Aguilar chose a stand-alone solution from Sift that represents a new breed of organizational charting software—one that automates changes, offers more information, and includes contingent and hybrid workers.
"The software has been particularly helpful in the remote-working environment," Aguilar said, citing its automatic updates that pull data from multiple systems and ability to track employee turnover, new hires and transfers. "The employee directory also helped remote employees connect to one another and allows them to share skills and interests within the system."
Organizational Charting Software Comes of Age
Organizational charting is essential to ensuring companies have the right number of people with the right skills in the right roles. Creating such charts has grown more challenging as leaders need to account for a growing number of contingent workers as well as new hybrid-work structures.
With workforce data housed in disparate HRIS or enterprise resource planning systems, getting a real-time view of a distributed workforce is no easy task. HR leaders historically have manually created organizational charts with software like PowerPoint, a time-consuming process that's difficult to keep up-to-date amid ongoing staff changes.
Newer versions of organizational charting software address many of these challenges, and some also encourage collaboration and communication via employee directories. Integrations with HR and IT systems now can automatically build organizational charts, and experts say more software providers have adopted consumer-design principles, making it easier for HR leaders to update and manage the charts with little or no support from IT.
Searchable profiles in directories help employees find co-workers by name, department, office location, skills, subject matter expertise, interests and more.
"It allows employees to carry the whole company in their pocket," said Bill Boebel, founder and CEO of Pingboard, a provider of organizational charting software in Austin, Texas.
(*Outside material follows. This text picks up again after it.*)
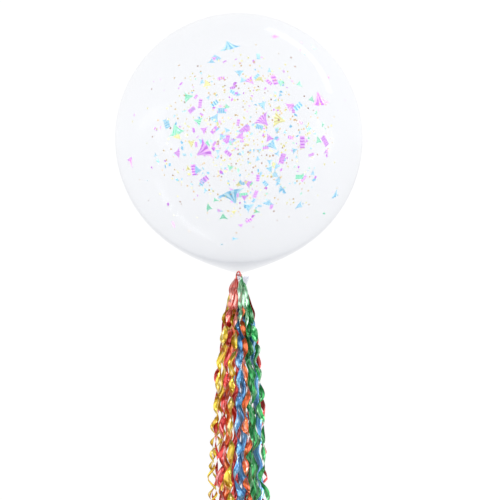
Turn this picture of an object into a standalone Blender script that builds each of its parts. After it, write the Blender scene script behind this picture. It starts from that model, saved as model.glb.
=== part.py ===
"""A giant clear party balloon with a tail of curled foil streamers, lying on a floor.

The balloon lies on a small flat spot with its neck tipped down and forward (towards -Y). The tail's loop is
round the neck, and the streamers hang from it to the floor and lie along it. Metres, +Z up, the origin at
the middle of the flat spot, on the floor.
"""

import math

import bmesh
import bpy
from mathutils import Vector

# The balloon's body. It is a circle in section and a little longer than wide. Towards the neck it is drawn
# out by NECK_DRAW_OUT, which dies away over about NECK_DRAW_ANGLE round from the neck.
BALLOON_RADIUS = 0.450
BALLOON_HALF_LENGTH = 0.456
NECK_DRAW_OUT = 0.035
NECK_DRAW_ANGLE = math.radians(13.5)
NECK_TIP_DOWN = math.radians(30)
FLAT_SPOT_RADIUS = 0.060
BODY_SEGMENTS = 44
BODY_RINGS = 22
# The rings crowd towards the neck, where the outline turns. 0 spaces them evenly.
RING_CROWDING = 0.22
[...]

Employee profiles typically include e-mail addresses, cellphone numbers and Slack handles but also can be customized to reflect organizational cultures. On Pingboard, for example, adding fields like "what I'm watching" or "favorite band" help connect employees and add transparency to the workplace, Boebel said.
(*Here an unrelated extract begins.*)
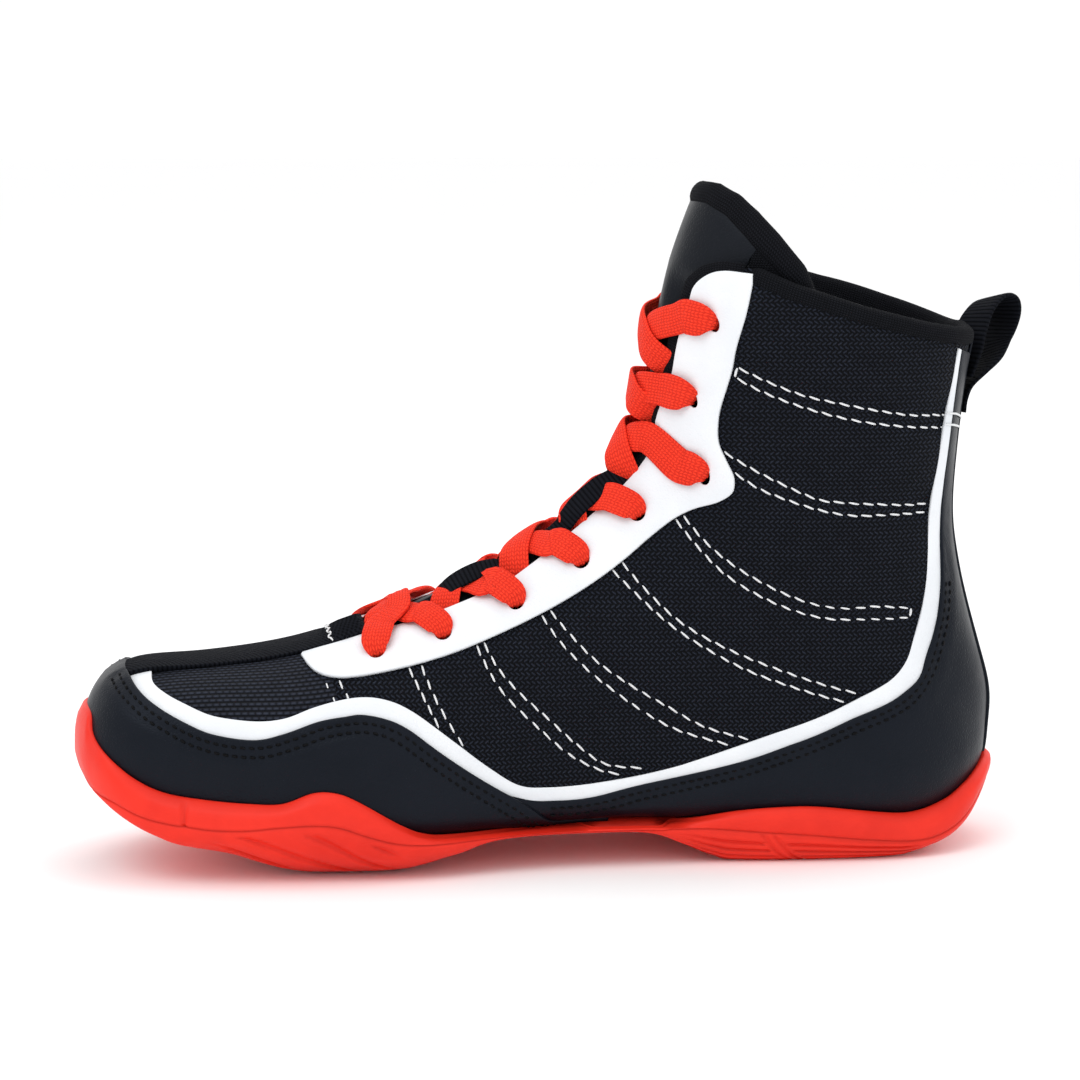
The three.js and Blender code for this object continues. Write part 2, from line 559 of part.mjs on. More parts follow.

Organizational charting software from provider Organimi enables employees to filter profiles by department or job title to get a better understanding of who works where, a feature that can be particularly helpful for new hires.
"COVID-19 brought home a real issue all organizations will face going forward, which is figuring how to provide the right technologies for a mix of full-time employees and contractors who'll be working in remote and hybrid structures," said Eric Apps, co-founder and CEO of Organimi. "Helping employees understand how they fit in, what the team looks like and how everyone else in the company works together is increasingly important."
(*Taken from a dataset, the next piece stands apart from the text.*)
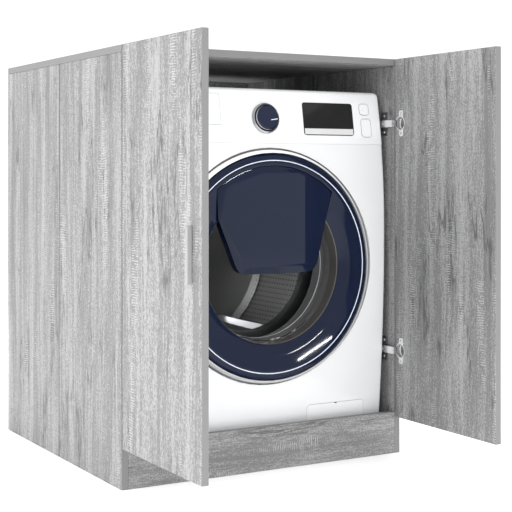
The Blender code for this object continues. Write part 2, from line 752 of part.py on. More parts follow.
bm = bmesh.new()
prism(bm, flap_outline(), "Y", (min(FLAP_RIM), FLAP_REAR))
front = [face for face in bm.faces if max(v.co.y for v in face.verts) < min(FLAP_RIM) + GAP]
grown = bmesh.ops.extrude_face_region(bm, geom=front)["geom"]
raised = {v for v in grown if isinstance(v, bmesh.types.BMVert)}
bmesh.ops.delete(bm, geom=front, context="FACES_ONLY")
corners = list(zip(flap_outline(), flap_face(), FLAP_RIM))
for vert in bm.verts:
    _, target, depth = min(corners, key=lambda corner: math.dist(corner[0], (vert.co.x, vert.co.z)))
    if vert in raised:
        vert.co = (target[0], FLAP_FACE, target[1])
    elif vert.co.y < FLAP_REAR - GAP:
        vert.co.y = depth
add_hinge = pivot("add_flap_axis", *FLAP_AXIS, DOOR_Z + 0.1)
add_flap = piece("add_flap", bm, "navy", add_hinge)
round_edges(add_flap, 0.0030, 2)

bm = bmesh.new()
prism(bm, flap_outline(0.0012), "Y", (-0.02, FLAP_REAR + GAP))
boolean(door_frame, cutter("flap_pocket", bm))

bm = bmesh.new()
port = rounded_rectangle(widened((DOOR_X, DOOR_X), 0.055), (DOOR_Z + 0.045, DOOR_Z + 0.125), 0.015)
prism(bm, port, "Y", (0.05, 0.15))
boolean(glass, cutter("bowl_port", bm))

# Hinge leaf and hook
leaf = bmesh.new()
block(leaf, (LOADING_AXIS[0], DOOR_X - FRAME_OUT - GAP), (0.0185, 0.0225), (DOOR_Z - 0.030, DOOR_Z + 0.030))
hole = bmesh.new()
rod(hole, "Z", LOADING_AXIS, 0.0040, (DOOR_Z - 0.05, DOOR_Z + 0.05), 20)
bm = bmesh.new()
rod(bm, "Z", LOADING_AXIS, 0.0075, (DOOR_Z - 0.0340, DOOR_Z + 0.0340), 20)
leaf_object = piece("loading_door_hinge", bm, "steel", loading)
boolean(leaf_object, cutter("hinge_leaf", leaf), "UNION")
boolean(leaf_object, cutter("hinge_hole", hole))

BRACKET_Z = 0.0345  # half the room between the bracket's ears
bm = bmesh.new()
block(bm, (-0.269, -0.2375), (0.0355, 0.0395), (DOOR_Z - 0.051, DOOR_Z + 0.051))
bracket = piece("door_hinge_bracket", bm, "steel")
bm = bmesh.new()
rod(bm, "Z", LOADING_AXIS, 0.0036, (DOOR_Z - BRACKET_Z - 0.002, DOOR_Z + BRACKET_Z + 0.002), 16)
for side in (-1, 1):
    span = sorted((DOOR_Z + side * BRACKET_Z, DOOR_Z + side * (BRACKET_Z + 0.004)))
    block(bm, (LOADING_AXIS[0] - 0.007, LOADING_AXIS[0] + 0.007), (LOADING_AXIS[1] - 0.007, 0.037), span)
boolean(bracket, cutter("bracket_ears_and_pin", bm), "UNION")
bracket.modifiers[-1].use_self = True

bm = bmesh.new()
block(bm, (HOOK_X - 0.003, HOOK_X + 0.003), (FRAME_BACK + GAP, 0.062), (DOOR_Z - 0.008, DOOR_Z + 0.008))
round_edges(piece("door_hook", bm, "steel", loading), 0.001, 1)

bm = bmesh.new()
block(bm, (HOOK_X - 0.013, HOOK_X + 0.018), (0.0460, 0.085), (DOOR_Z - 0.035, DOOR_Z + 0.035))
latch = piece("door_latch", bm, "black")
bm = bmesh.new()
block(bm, (HOOK_X - 0.007, HOOK_X + 0.012), (0.03, 0.075), (DOOR_Z - 0.012, DOOR_Z + 0.012))
boolean(latch, cutter("latch_slot", bm))

# ---- tub, drum and drive ----

AXIS = (WASHER_X, DOOR_Z)
gasket = [
    (0.192, 0.0475),
    (0.177, 0.0500),
    (0.176, 0.0660),
    (0.187, 0.0760),
    (0.176, 0.0900),
    (0.174, 0.1110),
]
turned("door_gasket", gasket, AXIS, "rubber", 36, wall=0.003)

tub = [(0.174, 0.1150), (TUB_RADIUS, 0.1150), (TUB_RADIUS, 0.5000), (0.036, 0.5100), (0.036, 0.5600)]
turned("tub", tub, AXIS, "grey", 40, wall=0.004)

block_ring = [(0.198, 0.0850), (0.248, 0.0850), (0.248, 0.1120), (0.198, 0.1120)]
turned("counterweight", block_ring, AXIS, "concrete", 40)

bm = bmesh.new()
rod(bm, "Y", AXIS, 0.0330, (0.520, 0.555), 24)
bearings = piece("drum_bearing", bm, "steel")
bm = bmesh.new()
rod(bm, "Y", AXIS, 0.0132, (0.50, 0.58), 24)
boolean(bearings, cutter("bearing_bore", bm))

drum_axis = pivot("drum_axis", AXIS[0], 0.30, AXIS[1])
drum = [
    (0.158, 0.1480),
    (0.160, 0.1330),
    (DRUM_RADIUS, 0.1380),
    (DRUM_RADIUS, 0.4650),
    (0.225, 0.4780),
    (0.014, 0.4780),
]
drum_shell = turned("drum", drum, AXIS, "steel", 40, wall=0.002, hinge=drum_axis)

bm = bmesh.new()
for k in range(3):
    start = len(bm.verts)
    prism(bm, [(-0.030, 0.2385), (-0.012, 0.190), (0.012, 0.190), (0.030, 0.2385)], "Y", (0.170, 0.455))
    bm.verts.ensure_lookup_table()
    turn = Matrix.Rotation(math.radians(120 * k + 150), 3, "Y")
    bmesh.ops.rotate(bm, cent=(0, 0, 0), matrix=turn, verts=bm.verts[start:])
bmesh.ops.translate(bm, vec=(AXIS[0], 0, AXIS[1]), verts=bm.verts)
boolean(drum_shell, cutter("drum_paddles", bm), "UNION")

bm = bmesh.new()
rod(bm, "Y", AXIS, SHAFT_RADIUS, (0.4640, 0.5900), 24)
shaft = piece("drum_shaft", bm, "steel", drum_axis)
arms = bmesh.new()
for k in range(3):
    start = len(arms.verts)
    block(arms, (-0.016, 0.016), (0.4810, 0.4950), (0.0, 0.205))
    arms.verts.ensure_lookup_table()
    turn = Matrix.Rotation(math.radians(120 * k), 3, "Y")
    bmesh.ops.rotate(arms, cent=(0, 0, 0), matrix=turn, verts=arms.verts[start:])
bmesh.ops.translate(arms, vec=(AXIS[0], 0, AXIS[1]), verts=arms.verts)
spider = boolean(shaft, cutter("spider_arms", arms), "UNION")
spider.modifiers[-1].use_self = True

bm = bmesh.new()
rod(bm, "Y", AXIS, PULLEY_RADIUS, PULLEY_Y, 48)
wheel = piece("drum_pulley", bm, "zinc", drum_axis)
bm = bmesh.new()
rod(bm, "Y", AXIS, SHAFT_RADIUS + GAP, (0.50, 0.62), 24)
for k in range(5):
    angle = math.radians(72 * k)
    middle = (AXIS[0] + 0.078 * math.cos(angle), AXIS[1] + 0.078 * math.sin(angle))
    rod(bm, "Y", middle, 0.036, (0.50, 0.62), 12)
boolean(wheel, cutter("pulley_holes", bm))

MOTOR = (WASHER_X, MOTOR_Z)
motor_axis = pivot("motor_axis", MOTOR[0], 0.50, MOTOR[1])
bm = bmesh.new()
rod(bm, "Y", MOTOR, MOTOR_PULLEY_RADIUS, PULLEY_Y, 24)
small = piece("motor_pulley", bm, "steel", motor_axis)
bm = bmesh.new()
rod(bm, "Y", MOTOR, 0.006, (0.5400, 0.5850), 16)
boolean(small, cutter("motor_shaft", bm), "UNION")

bm = bmesh.new()
rod(bm, "Y", MOTOR, 0.055, (0.3800, 0.5600), 32)
motor = piece("drive_motor", bm, "black")
bm = bmesh.new()
rod(bm, "Y", MOTOR, 0.0066, (0.5380, 0.5700), 16)
boolean(motor, cutter("motor_bore", bm))


def belt_loop(slack):
    """The loop round both pulleys, slack outside them."""
    big, small_radius = PULLEY_RADIUS + slack, MOTOR_PULLEY_RADIUS + slack
    lean = math.degrees(math.asin((big - small_radius) / (DOOR_Z - MOTOR_Z)))
    top = arc(big, -lean, 180 + lean, 32, AXIS)
    bottom = arc(small_radius, 180 + lean, 360 - lean, 12, MOTOR)
    return top + bottom


bm = bmesh.new()
prism(bm, belt_loop(0.0010 + BELT_THICK), "Y", BELT_Y)
belt = piece("drive_belt", bm, "rubber")
bm = bmesh.new()
prism(bm, belt_loop(0.0010), "Y", (BELT_Y[0] - 0.01, BELT_Y[1] + 0.01))
boolean(belt, cutter("belt_inside", bm))


def coil(name, x, y, z, radius=0.009, turns=5, wire=0.0014, points=6):
    """A coil spring standing along z."""
    curve = bpy.data.curves.new(name, "CURVE")
    curve.dimensions = "3D"
    curve.bevel_depth = wire
    curve.bevel_resolution = 1
    curve.use_fill_caps = True
    spline = curve.splines.new("POLY")
    spline.points.add(turns * points)
    for i, point in enumerate(spline.points):
        angle = 2 * math.pi * i / points
        height = z[0] + (z[1] - z[0]) * i / (turns * points)
        point.co = (x + radius * math.cos(angle), y + radius * math.sin(angle), height, 1.0)
    spring = bpy.data.objects.new(name, curve)
    spring.location.y = FRONT_Y
    PARTS.objects.link(spring)
    finish(spring, "steel")


for label, side in (("left", -1), ("right", 1)):
    coil(f"{label}_tub_spring", WASHER_X + side * 0.280, 0.360, (0.620, 0.790))

# ---- rear connections ----

INLETS = ((WASHER_L + 0.060, 0.775), (WASHER_L + 0.130, 0.775))
DRAIN = (WASHER_R - 0.070, 0.765)
bm = bmesh.new()
for x, z in INLETS:
    rod(bm, "Y", (x, z), 0.0135, (0.530, 0.632), 20)
inlets = cutter("inlet_spigots", bm)
bm = bmesh.new()
for x, z in INLETS:
    rod(bm, "Y", (x, z), 0.0090, (0.545, 0.650), 16)
inlet_bores = cutter("inlet_bores", bm)
bm = bmesh.new()
block(bm, (INLETS[0][0] - 0.020, INLETS[1][0] + 0.020), (0.500, 0.535), (0.752, 0.800))
valve = piece("inlet_valve", bm, "white")
boolean(valve, inlets, "UNION")
boolean(valve, inlet_bores)

bm = bmesh.new()
rod(bm, "Y", DRAIN, 0.0140, (0.560, 0.630), 20)
drain = piece("drain_spigot", bm, "grey")
bm = bmesh.new()
rod(bm, "Y", DRAIN, 0.0105, (0.550, 0.650), 16)
boolean(drain, cutter("drain_bore", bm))

bm = bmesh.new()
for (x, z), radius in ((INLETS[0], 0.0135), (INLETS[1], 0.0135), (DRAIN, 0.0140)):
    rod(bm, "Y", (x, z), radius + 2 * GAP, (0.59, 0.61), 20)
boolean(back, cutter("back_holes", bm))
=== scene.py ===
"""Looks for a two-door oak-foil cabinet around a front-loading washing machine."""

import json
import math

import bmesh
import bpy
from mathutils import Matrix, Vector


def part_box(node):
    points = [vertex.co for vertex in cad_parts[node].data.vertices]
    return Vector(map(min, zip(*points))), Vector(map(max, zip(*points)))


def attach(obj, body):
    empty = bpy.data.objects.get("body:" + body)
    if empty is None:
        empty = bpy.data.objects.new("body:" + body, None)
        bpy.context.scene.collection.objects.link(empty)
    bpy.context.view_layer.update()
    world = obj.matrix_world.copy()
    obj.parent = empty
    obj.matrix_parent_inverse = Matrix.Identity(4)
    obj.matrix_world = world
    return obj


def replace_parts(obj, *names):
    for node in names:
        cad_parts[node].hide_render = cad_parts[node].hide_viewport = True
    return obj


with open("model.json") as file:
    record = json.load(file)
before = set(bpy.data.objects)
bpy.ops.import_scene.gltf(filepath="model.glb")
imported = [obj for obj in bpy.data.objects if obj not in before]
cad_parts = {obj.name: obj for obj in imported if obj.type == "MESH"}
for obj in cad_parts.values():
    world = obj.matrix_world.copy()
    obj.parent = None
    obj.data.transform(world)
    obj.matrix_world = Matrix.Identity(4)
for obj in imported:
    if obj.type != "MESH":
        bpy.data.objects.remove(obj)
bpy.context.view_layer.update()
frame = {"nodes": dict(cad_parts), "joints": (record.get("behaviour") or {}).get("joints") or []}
nodes = frame["nodes"]
SCENE = bpy.context.scene

# ---- camera and light ----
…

Pricing for the software typically works on an annual or monthly basis with fees tied to the number of users. Pingboard's team plan, for example, charges $99 per month for up to 50 users.
Additional Software Features
More-robust organizational charting software also can include scenario planning tools that create visual representations of how the company will change in the advent of an acquisition, an office closure or a reorganization.
HR leaders typically can configure the software to share as much information as they want about the organization and post it to a company intranet or website. Distributing organizational chart and employee directory data in that manner also serves the additional purpose of being able to correct any inaccuracies like job titles, reporting relationships or employees who have left the company as workers review the information.
Most software applications also are designed to integrate with HR and IT platforms through the use of application programming interfaces (APIs.) Organimi, for example, has an API available to IT departments to make it easier for them to partner with HR functions.
Some organizational charting software, such as Pingboard, also have begun to include basic versions of engagement tools like peer recognition, shared vacation calendars and employee milestone celebrations.
Dave Zielinski is a freelance writer and editor in Minneapolis.